With that said, directly writing into such a database would still be a problem, considering that the number of devices would grow faster than any storage solution can dynamically scale. So a "buffer" needs to be put in place at the edge layer to allow for data to be processed and stored as fast as technically possible without fear of data loss.
Thus, we can attempt to solve this problem with an in-memory database and a message queue combo.
Capturing real-time IoT data with Redis Streams
Capturing sensor data with Redis meets all the points mentioned before. It is a fast and reliable in-memory database capable of blazingly fast data writes and reads without requiring a schema on the data received. Not only that, but we can also check the message queue box with Redis Streams, the ideal solution to implement the buffer we require.
You can think about IoT data as a stream of time-based data points sent constantly from different devices and sensors. And Redis Streams are lists of time-based indexed entries. By default, each stream generates a unique ID for each data point that is time-indexed to the millisecond level, and on top of that, this ID gets an additional sequential number in case there are collisions (multiple devices sending data at the exact same time). Not only that, but the schema-less support from Redis is present here and optimized even further. You see, schema-less databases, such as MongoDB, require you to save your information with the actual schema at the same time. For instance, if you had a GPS chip sending data, you would have to save it like this:
{
"timestamp": 1639371637,
"lat": "25,00,0.00N",
"long": "-71,00,0.00W"
}
Now, the extra data used to store the "timestamp," "lat," and "long" strings might not seem like much here, but repeated over millions of records, they start to add up and memory you could have used to store more readings gets used up to store the schema. Redis, however, is capable of optimizing this structure internally if you keep the field names somewhat consistent. Of course, some variation between devices will break the pattern, but as long as you are able to distribute different schemas into different streams, Redis will be able to optimize them and save a considerable amount of memory by not repeating unnecessary data.
Storing this data into a stream only requires you to perform a simple XADD
command as such:
XADD gpscoords * timestamp 1639371637 lat "25,00,0.00N" long "-71,00,0.00W"
Redis Streams as edge aggregators
Thus, through the use of Streams, you are able to aggregate the data from multiple devices into a single, coherent pipeline that can then process, clean, and store the data until it is required to be used. This is, of course, an immediate need because we are dealing with near real-time latency; however, we can take the time in the edge layer to quickly preprocess the data and perform some quick actions on it before sending it on to the next layer. Actions such as adding metadata, aggregating several data points before moving forward, or even performing some data validation and dropping corrupted reads are some of the most common use cases.

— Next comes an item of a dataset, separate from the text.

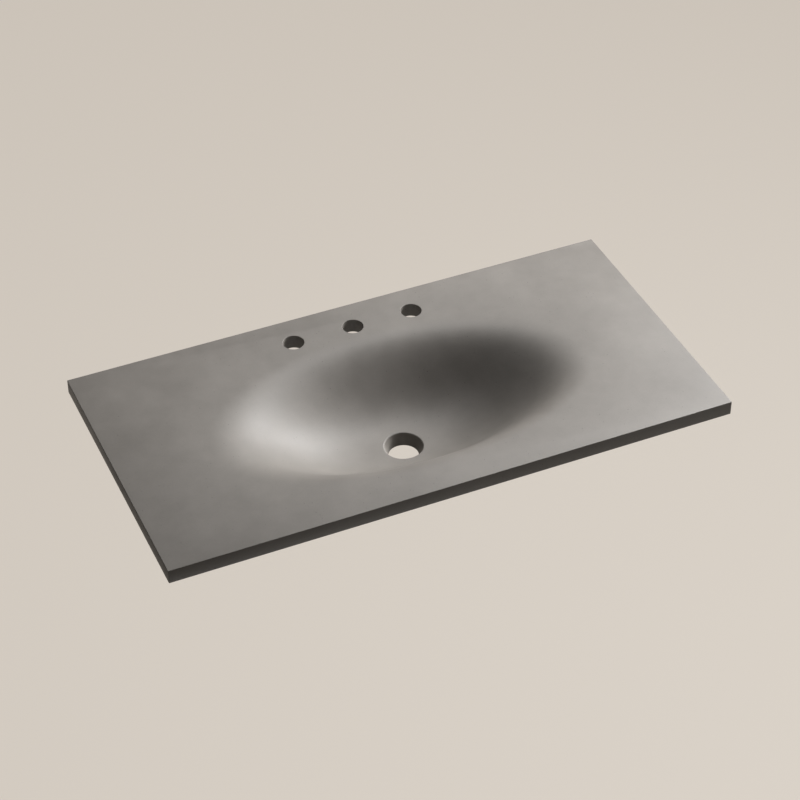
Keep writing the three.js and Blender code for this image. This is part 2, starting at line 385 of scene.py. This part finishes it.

Reactively reading data from Streams
Another benefit of using Streams is that your processes can then reactively listen for new events to arrive on the streams. This increases performance and optimizes resource utilization by only executing queries against the streams when there is new data to process. Not only that, but a single process can potentially listen for updates on multiple streams, thus simplifying your process ecosystem and orchestration. Instead of having a single process dealing with a single stream, you can have related data streams be processed by the same code.
XREAD COUTN 2 STREAMS gpscoords locationtemperaturereadings 0-0 0-0
The above command will listen for new records to be stored inside the "gpscoords" stream and in the "locationtemperaturereadings" that could house the readings of a temperature sensor in your device. If both the GPS chip and the sensor are sending data at similar time intervals, you could simply match both readings through their IDs inside both streams (knowing the precision of each sensor beforehand of course). Once you have the information at the edge level, you can do whatever you need with it before sending it over into the fog layer. For instance, imagine having your sensor sending readouts every second while your GPS chip is sending signals every 10 seconds. You could use this data to aggregate temperature reads for different locations as such:
{
"timestamp": 1639371637,
"lat": "25,00,0.00N",
"long": "-71,00,0.00W",
"temp_reads": [
30.4,
30.5,
30.2,
....
]
}
thus using Redis (and Redis Streams) as an edge aggregator for your IoT platform.
Implementing your edge layer on Windows
Memurai, being a Windows alternative to the standard Redis, provides every feature we have discussed here without having to worry about any of them individually. With a very straightforward installation on your systems, you will have access to the exact same blazingly fast in-memory database and the Streams (among multiple other features).
And on top of that, you will have a very developer-friendly product that provides a host of powerful features to play with.
Memurai enables you to build your solution, and because it is fully compatible with the Redis API, any library on any supported programming language will be compatible.